A ocitocina é um hormônio peculiar. Tem a função de promover as contrações uterinas durante o parto e a ejeção do leite durante a amamentação, mas ficou conhecida, principalmente, como o “hormônio do amor”, pois costuma ser liberada quando estamos perto de nossos parceiros. Quando isso acontece, os níveis de cortisol (hormônio do estresse) diminuem no organismo. Também está intimamente ligada à sensação de prazer e de bem-estar físico e emocional, tendo sua concentração aumentada em 40% depois do orgasmo.

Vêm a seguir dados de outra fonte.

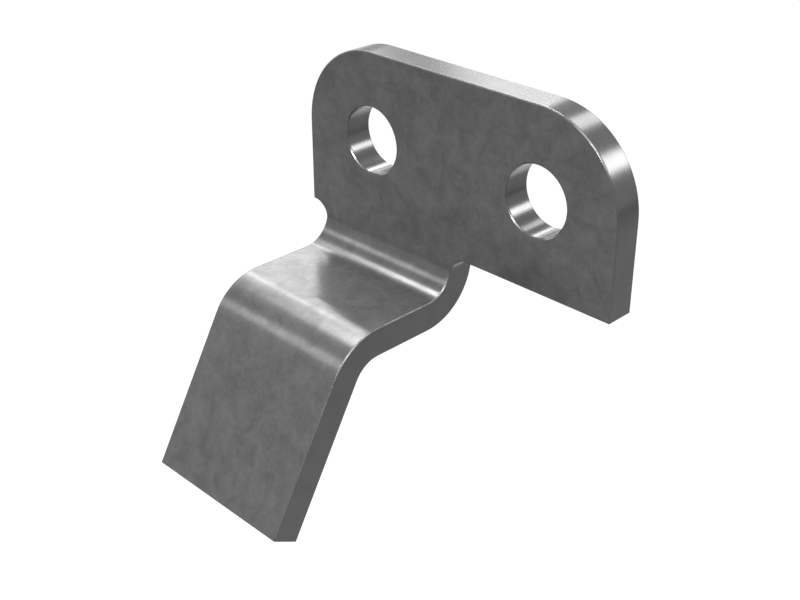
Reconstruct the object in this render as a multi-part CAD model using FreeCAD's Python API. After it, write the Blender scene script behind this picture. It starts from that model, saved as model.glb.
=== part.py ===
"""Mounting bracket for an instrument panel, folded from one piece of steel sheet.

Millimetres. Seen from the front, +X is to the right, +Z is up and +Y goes away from the
viewer, into the surface that the bracket is bolted to. The origin is midway between the
two bolt holes, on the back face of the mounting plate.

The plate stands upright. Its tab folds forward into a short shelf, and the shelf folds
down again into a sloping leg that carries the panel.
"""

import FreeCAD, Part
import math
import os

from FreeCAD import Rotation, Vector

# Sheet, with the burr taken off every cut edge
sheet_thickness = 4.0
bend_inner_radius = 4.0
edge_break = 0.15

# Mounting plate
plate_width = 50.5
plate_height = 23.3
plate_corner_radius = 11.65

# Holes for M8 bolts, concentric with the plate's rounded corners
bolt_hole_diameter = 9.0

# Tab, placed from the plate's left edge, with a rounded relief in both inside corners
tab_inset = 2.65
tab_width = 23.3
relief_radius = 2.3

# Folds, with each length measured along the flat of the sheet
first_bend_drop = 1.1
shelf_length = 8.85
leg_length = 21.6
shelf_bend_angle = 90.0
leg_bend_angle = 60.0

# Cutting shapes reach this far past the sheet
cutting_margin = 1.0

# Faces that meet at less than this are the flats and curves of one bend
tangent_angle = math.radians(10)

# Places worked out from the sizes
plate_left = -plate_width / 2
plate_right = plate_width / 2
plate_top = plate_corner_radius
plate_bottom = plate_top - plate_height
plate_front = -sheet_thickness
hole_offset = plate_width / 2 - plate_corner_radius
tab_left = plate_left + tab_inset
tab_right = tab_left + tab_width


def turned(vector, degrees):
    """The vector turned about +X."""
    return Rotation(Vector(1, 0, 0), degrees).multVec(vector)


def through_sheet(direction):
    """Unit vector from the front face to the back face, where the sheet runs along direction."""
    return turned(direction, 90)


def line(start, end):
    return Part.LineSegment(start, end).toShape()


def bend_arc(centre, start, degrees):
    """Arc about +X that begins at start."""
    arm = start - centre
    middle = centre + turned(arm, degrees / 2)
    end = centre + turned(arm, degrees)
    return Part.Arc(start, middle, end).toShape()


def sheet_section():
    """Side profile of the folded sheet, followed down its front face from the plate's top."""
    runs_and_turns = [
        (plate_height + first_bend_drop, -shelf_bend_angle),
        (shelf_length, leg_bend_angle),
        (leg_length, 0),
    ]
    top = Vector(plate_left, plate_front, plate_top)
    direction = Vector(0, 0, -1)
    across = through_sheet(direction) * sheet_thickness
    front = []
    back = []
    top_end = line(top, top + across)
    place = top
    for run, turn in runs_and_turns:
        bend_start = place + direction * run
        front.append(line(place, bend_start))
        back.append(line(place + across, bend_start + across))
        place = bend_start
        if turn:
            # A forward fold turns about a line before the front face, a backward one behind the sheet
            reach = -bend_inner_radius if turn < 0 else sheet_thickness + bend_inner_radius
            centre = bend_start + through_sheet(direction) * reach
            front.append(bend_arc(centre, bend_start, turn))
            back.append(bend_arc(centre, bend_start + across, turn))
            place = centre + turned(bend_start - centre, turn)
            direction = turned(direction, turn)
            across = turned(across, turn)
    leg_end = line(place, place + across)
    return Part.Face(Part.Wire(front + [leg_end] + back[::-1] + [top_end]))


def folded_sheet():
    """The folded sheet, as wide as the plate all the way down."""
    return sheet_section().extrude(Vector(plate_width, 0, 0))


def cutting_depth(sheet):
    """Where a shape that passes through the whole sheet starts along Y, and its length."""
    box = sheet.BoundBox
    return box.YMin - cutting_margin, box.YLength + 2 * cutting_margin


def cutting_block(sheet, left, right, bottom, top):
    """Block over a rectangle of the front view, through the whole sheet."""
    start, length = cutting_depth(sheet)
    return Part.makeBox(right - left, length, top - bottom, Vector(left, start, bottom))


def cutting_cylinder(sheet, radius, x, z):
    """Cylinder over a circle of the front view, through the whole sheet."""
    start, length = cutting_depth(sheet)
    return Part.makeCylinder(radius, length, Vector(x, start, z), Vector(0, 1, 0))


def plate_outline(sheet):
    """Plate with two rounded upper corners, centred on the bolt holes."""
    below_corners = cutting_block(sheet, plate_left, plate_right, plate_bottom, 0)
    between_corners = cutting_block(sheet, -hole_offset, hole_offset, plate_bottom, plate_top)
    corners = [cutting_cylinder(sheet, plate_corner_radius, side * hole_offset, 0) for side in (-1, 1)]
    return below_corners.multiFuse([between_corners] + corners)


def relief_web(sheet, tab_edge, side):
    """What the rounded relief leaves in the inside corner between the plate and the tab's edge."""
    far_edge = tab_edge + side * relief_radius
    web_bottom = plate_bottom - relief_radius
    web = cutting_block(sheet, min(tab_edge, far_edge), max(tab_edge, far_edge), web_bottom, plate_bottom)
    return web.cut(cutting_cylinder(sheet, relief_radius, far_edge, web_bottom))


def blank_outline(sheet):
    """Everything inside the bracket's outline in the front view."""
    tab_end = sheet.BoundBox.ZMin - cutting_margin
    tab = cutting_block(sheet, tab_left, tab_right, tab_end, plate_bottom)
    webs = [relief_web(sheet, tab_left, -1), relief_web(sheet, tab_right, 1)]
    return plate_outline(sheet).multiFuse([tab] + webs)


def bolt_hole(side):
    """Drill for the bolt hole on one side, through the plate alone."""
    start = Vector(side * hole_offset, plate_front - cutting_margin, 0)
    length = sheet_thickness + 2 * cutting_margin
    return Part.makeCylinder(bolt_hole_diameter / 2, length, start, Vector(0, 1, 0))


def normal_at(face, point):
    u, v = face.Surface.parameter(point)
    return face.normalAt(u, v)


def cut_edges(solid):
    """The edges left by cutting, without the tangent lines of the bends."""
    found = []
    for edge in solid.Edges:
        faces = solid.ancestorsOfType(edge, Part.Face)
        first, last = edge.ParameterRange
        point = edge.valueAt((first + last) / 2)
        normals = [normal_at(face, point) for face in faces]
        if normals[0].getAngle(normals[-1]) > tangent_angle:
            found.append(edge)
    return found


def mounting_bracket():
    sheet = folded_sheet()
    cut_sheet = sheet.common(blank_outline(sheet)).cut([bolt_hole(-1), bolt_hole(1)])
    solid = cut_sheet.removeSplitter().Solids[0]
    return solid.makeChamfer(edge_break, cut_edges(solid))


os.makedirs("parts", exist_ok=True)
mounting_bracket().exportStep("parts/mounting_bracket.step")
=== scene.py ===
import math

import bmesh
import bpy
from bpy.props import FloatProperty, FloatVectorProperty, PointerProperty
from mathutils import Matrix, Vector


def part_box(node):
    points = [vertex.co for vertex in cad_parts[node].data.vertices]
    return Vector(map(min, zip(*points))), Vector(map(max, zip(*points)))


bl_info = {
    "name": "Folded Mounting Bracket",
    "version": (1, 0, 0),
    "blender": (4, 5, 0),
    "location": "3D View > Sidebar > Bracket",
    "description": "Finishes the folded steel mounting bracket and stages it in a small studio",
    "category": "Object",
}

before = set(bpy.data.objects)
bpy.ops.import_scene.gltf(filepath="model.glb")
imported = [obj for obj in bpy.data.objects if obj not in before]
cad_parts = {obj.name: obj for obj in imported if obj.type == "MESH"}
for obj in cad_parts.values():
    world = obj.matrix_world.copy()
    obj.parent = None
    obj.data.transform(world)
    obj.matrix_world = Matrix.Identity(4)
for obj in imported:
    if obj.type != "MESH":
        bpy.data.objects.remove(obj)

BRACKET = "mounting_bracket"

MILLIMETRE = 0.001
MICROMETRE = 0.000001
WHITE = (1.0, 1.0, 1.0)

# Heights that divide the bracket: below the plate, at the tab's head, above the leg's end
PLATE_FOOT = -12.2 * MILLIMETRE
TAB_HEAD = -13.9 * MILLIMETRE
LEG_END = -38.5 * MILLIMETRE

# Marks on the steel
FINE_PER_PATCH = 4.5
FINE_SHARE = 0.28
# Chips break up the rubbed edges and their painted highlight; the chipped share keeps part of it
CHIPS_PER_METRE = 900.0
CHIPPED_SHINE = 0.5
EDGE_SAMPLES = 4
CUT_CONTRAST = 0.04
CUT_POLISH = 0.02
RUBBED_POLISH = 0.03
ROUGHNESS_SPREAD = 0.004
GRAIN_ROUGHNESS = 0.003

# Fades: the value where a mask starts, then the value where it is full
PATCH_FADE = (0.36, 0.64)
NOISE_FADE = (0.3, 0.7)
CHIP_FADE = (0.35, 0.6)
SLOPE_FADE_IN = (0.35, 0.5)
SLOPE_FADE_OUT = (0.92, 0.8)
ROUND_CORNER_FADE = (0.2, 0.4)
UPWARD_FADE = (0.35, 0.55)
SIDEWAYS_FADE = (0.4, 0.6)
OUTLINE_FADE = (0.6, 0.4)
LEG_END_FADE = (-0.7, -0.8)

# The set
FLOOR_RADIUS = 3.0
FLOOR_SEGMENTS = 96
PAPER_GAP = 0.001
PAPER_ROUGHNESS = 0.9
PAPER_PATCH = 0.05
PAPER_CONTRAST = 0.04
SWEEP_NEAR = 0.22
SWEEP_FAR = 0.75
SWEEP_BEND = 0.2
SWEEP_TOP = 0.44
SWEEP_HALF_WIDTH = 0.4
SWEEP_STEPS = 12
SWEEP_GLOW = 0.89

# The camera
PICTURE_CENTRE = Vector((-8.35, -4.0, -21.25)) * MILLIMETRE
SENSOR_WIDTH = 36.0
CLIP_START = 0.01
CLIP_END = 10.0


# Sizes and colours that a user would change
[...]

Agora, pesquisadores da Michigan State University mostraram que, em peixes-zebra e culturas de células humanas, a ocitocina tem outra função inusitada: estimula as células-tronco derivadas da camada externa do coração (epicárdio) a migrar para sua camada intermediária (miocárdio) e ali se desenvolver em cardiomiócitos, células musculares que geram contrações cardíacas. Os resultados foram publicados em Frontiers in Cell and Developmental Biology.
“Isto abre portas para novas terapias potenciais para a regeneração do coração em humanos”, disse Aitor Aguirre, professor assistente do Departamento de Engenharia Biomédica da Michigan State University e autor do estudo.
Os cardiomiócitos geralmente morrem em grande número após um ataque cardíaco. Por serem células altamente especializadas, elas não podem ser reabastecidas. Mas estudos anteriores mostraram que um subconjunto de células no epicárdio pode sofrer reprogramação para transformar em células-tronco, chamadas células progenitoras derivadas do epicárdio (EpiPCs), que podem regenerar não apenas cardiomiócitos, mas também outros tipos de células cardíacas.
“Pense nos EpiPCs como os pedreiros que consertavam catedrais na Europa na Idade Média”, explicou Aguirre. Entretanto, para nós, a produção de EpiPCs é ineficiente para a regeneração do coração em humanos em condições naturais.
Regeneração
Entra o peixe-zebra: famoso por sua extraordinária capacidade de regeneração de órgãos, incluindo cérebro, retina, órgãos internos, ossos e pele. Eles não sofrem ataques cardíacos, podendo até regenerar um quarto do coração. Isso é feito em parte pela proliferação de cardiomiócitos, mas também por EpiPCs.
Mas como esse mecanismo fantástico pode ser aproveitado? Para os autores, a ocitocina é a resposta. Eles descobriram que, no peixe-zebra, dentro de três dias após uma lesão por congelamento no coração, a expressão do RNA mensageiro da ocitocina aumenta em até 20 vezes no cérebro. Eles mostraram ainda que essa ocitocina viaja para o epicárdio do peixe-zebra e se liga ao receptor de ocitocina, desencadeando uma cascata molecular que estimula as células locais a se expandirem e se desenvolverem em EpiPCs.
As novas células progenitoras, então, migram para o miocárdio do peixe-zebra para se desenvolver em cardiomiócitos, vasos sanguíneos e outras células cardíacas importantes, substituindo aquelas que foram perdidas.
Um efeito semelhante pode ser observado em tecido humano in vitro. A ocitocina estimula as culturas de células-tronco a se tornarem EpiPCs. Apesar de mais testes serem necessários, justamente em humanos. “Reaproveitar os pacientes após danos cardíacos não é um longo período de imaginação. Mesmo que a regeneração do coração seja apenas parcial, os benefícios para os pacientes podem ser enormes”.